• **Aim of the task**
Extract each line of the data and write it out again exactly.

§ §

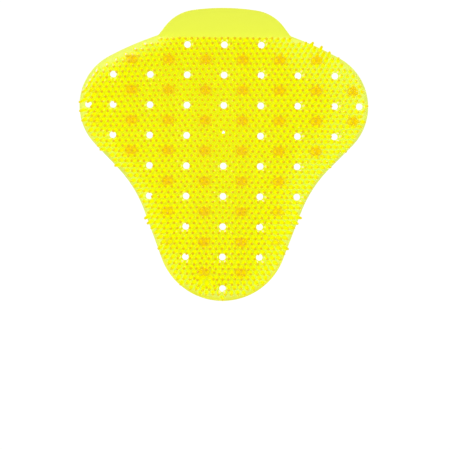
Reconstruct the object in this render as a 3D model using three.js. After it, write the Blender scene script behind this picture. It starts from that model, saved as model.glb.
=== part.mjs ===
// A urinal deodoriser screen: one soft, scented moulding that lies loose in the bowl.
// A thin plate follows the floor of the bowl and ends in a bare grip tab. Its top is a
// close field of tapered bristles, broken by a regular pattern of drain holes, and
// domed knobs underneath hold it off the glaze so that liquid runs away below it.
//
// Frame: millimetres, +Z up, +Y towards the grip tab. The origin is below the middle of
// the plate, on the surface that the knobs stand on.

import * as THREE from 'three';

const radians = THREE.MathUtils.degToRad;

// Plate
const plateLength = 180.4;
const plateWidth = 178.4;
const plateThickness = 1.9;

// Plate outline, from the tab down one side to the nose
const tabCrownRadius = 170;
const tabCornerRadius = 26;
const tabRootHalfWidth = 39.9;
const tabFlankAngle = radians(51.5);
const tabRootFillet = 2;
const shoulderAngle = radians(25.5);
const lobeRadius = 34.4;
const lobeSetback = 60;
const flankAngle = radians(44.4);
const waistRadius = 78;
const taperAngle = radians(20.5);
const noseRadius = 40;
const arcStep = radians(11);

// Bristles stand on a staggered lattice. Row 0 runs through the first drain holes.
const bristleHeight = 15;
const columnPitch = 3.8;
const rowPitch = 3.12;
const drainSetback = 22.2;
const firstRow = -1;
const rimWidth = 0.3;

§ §

• **Answer to this exercise**
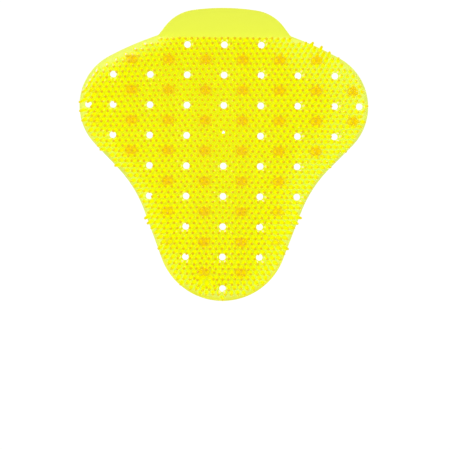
Reconstruct the object in this render as a 3D model using three.js. After it, write the Blender scene script behind this picture. It starts from that model, saved as model.glb.
=== part.mjs ===
// A urinal deodoriser screen: one soft, scented moulding that lies loose in the bowl.
// A thin plate follows the floor of the bowl and ends in a bare grip tab. Its top is a
// close field of tapered bristles, broken by a regular pattern of drain holes, and
// domed knobs underneath hold it off the glaze so that liquid runs away below it.
//
// Frame: millimetres, +Z up, +Y towards the grip tab. The origin is below the middle of
// the plate, on the surface that the knobs stand on.

import * as THREE from 'three';

const radians = THREE.MathUtils.degToRad;

// Plate
const plateLength = 180.4;
const plateWidth = 178.4;
const plateThickness = 1.9;

// Plate outline, from the tab down one side to the nose
const tabCrownRadius = 170;
const tabCornerRadius = 26;
const tabRootHalfWidth = 39.9;
const tabFlankAngle = radians(51.5);
const tabRootFillet = 2;
const shoulderAngle = radians(25.5);
const lobeRadius = 34.4;
const lobeSetback = 60;
const flankAngle = radians(44.4);
const waistRadius = 78;
const taperAngle = radians(20.5);
const noseRadius = 40;
const arcStep = radians(11);

// Bristles stand on a staggered lattice. Row 0 runs through the first drain holes.
const bristleHeight = 15;
const columnPitch = 3.8;
const rowPitch = 3.12;
const drainSetback = 22.2;
const firstRow = -1;
const rimWidth = 0.3;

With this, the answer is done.